Repeat each record below exactly as given.

(Records with modeling code)
+---+

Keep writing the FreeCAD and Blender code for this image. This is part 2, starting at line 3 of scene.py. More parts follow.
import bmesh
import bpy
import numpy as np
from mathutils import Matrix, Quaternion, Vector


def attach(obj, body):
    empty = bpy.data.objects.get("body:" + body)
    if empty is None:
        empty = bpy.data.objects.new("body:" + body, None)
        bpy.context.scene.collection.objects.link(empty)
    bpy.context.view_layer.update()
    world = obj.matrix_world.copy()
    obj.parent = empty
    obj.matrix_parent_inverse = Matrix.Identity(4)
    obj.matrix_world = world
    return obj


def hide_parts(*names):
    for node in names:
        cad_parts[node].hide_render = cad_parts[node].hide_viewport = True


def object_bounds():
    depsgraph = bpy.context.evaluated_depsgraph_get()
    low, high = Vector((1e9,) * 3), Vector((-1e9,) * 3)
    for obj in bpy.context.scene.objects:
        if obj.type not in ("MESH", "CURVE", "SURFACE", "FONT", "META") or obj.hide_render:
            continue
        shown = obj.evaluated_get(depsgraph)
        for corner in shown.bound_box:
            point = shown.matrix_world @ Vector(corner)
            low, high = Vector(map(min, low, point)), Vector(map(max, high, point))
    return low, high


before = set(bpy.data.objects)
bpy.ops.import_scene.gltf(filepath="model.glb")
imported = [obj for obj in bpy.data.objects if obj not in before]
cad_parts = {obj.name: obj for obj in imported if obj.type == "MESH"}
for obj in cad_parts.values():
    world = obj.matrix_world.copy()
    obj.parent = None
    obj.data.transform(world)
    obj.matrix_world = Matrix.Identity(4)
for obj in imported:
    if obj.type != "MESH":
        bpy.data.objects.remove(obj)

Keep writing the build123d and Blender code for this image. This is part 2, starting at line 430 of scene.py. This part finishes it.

+---+

#### [Problem solution]
Keep writing the FreeCAD and Blender code for this image. This is part 2, starting at line 3 of scene.py. More parts follow.
import bmesh
import bpy
import numpy as np
from mathutils import Matrix, Quaternion, Vector


def attach(obj, body):
    empty = bpy.data.objects.get("body:" + body)
    if empty is None:
        empty = bpy.data.objects.new("body:" + body, None)
        bpy.context.scene.collection.objects.link(empty)
    bpy.context.view_layer.update()
    world = obj.matrix_world.copy()
    obj.parent = empty
    obj.matrix_parent_inverse = Matrix.Identity(4)
    obj.matrix_world = world
    return obj


def hide_parts(*names):
    for node in names:
        cad_parts[node].hide_render = cad_parts[node].hide_viewport = True


def object_bounds():
    depsgraph = bpy.context.evaluated_depsgraph_get()
    low, high = Vector((1e9,) * 3), Vector((-1e9,) * 3)
    for obj in bpy.context.scene.objects:
        if obj.type not in ("MESH", "CURVE", "SURFACE", "FONT", "META") or obj.hide_render:
            continue
        shown = obj.evaluated_get(depsgraph)
        for corner in shown.bound_box:
            point = shown.matrix_world @ Vector(corner)
            low, high = Vector(map(min, low, point)), Vector(map(max, high, point))
    return low, high


before = set(bpy.data.objects)
bpy.ops.import_scene.gltf(filepath="model.glb")
imported = [obj for obj in bpy.data.objects if obj not in before]
cad_parts = {obj.name: obj for obj in imported if obj.type == "MESH"}
for obj in cad_parts.values():
    world = obj.matrix_world.copy()
    obj.parent = None
    obj.data.transform(world)
    obj.matrix_world = Matrix.Identity(4)
for obj in imported:
    if obj.type != "MESH":
        bpy.data.objects.remove(obj)

Keep writing the build123d and Blender code for this image. This is part 2, starting at line 430 of scene.py. This part finishes it.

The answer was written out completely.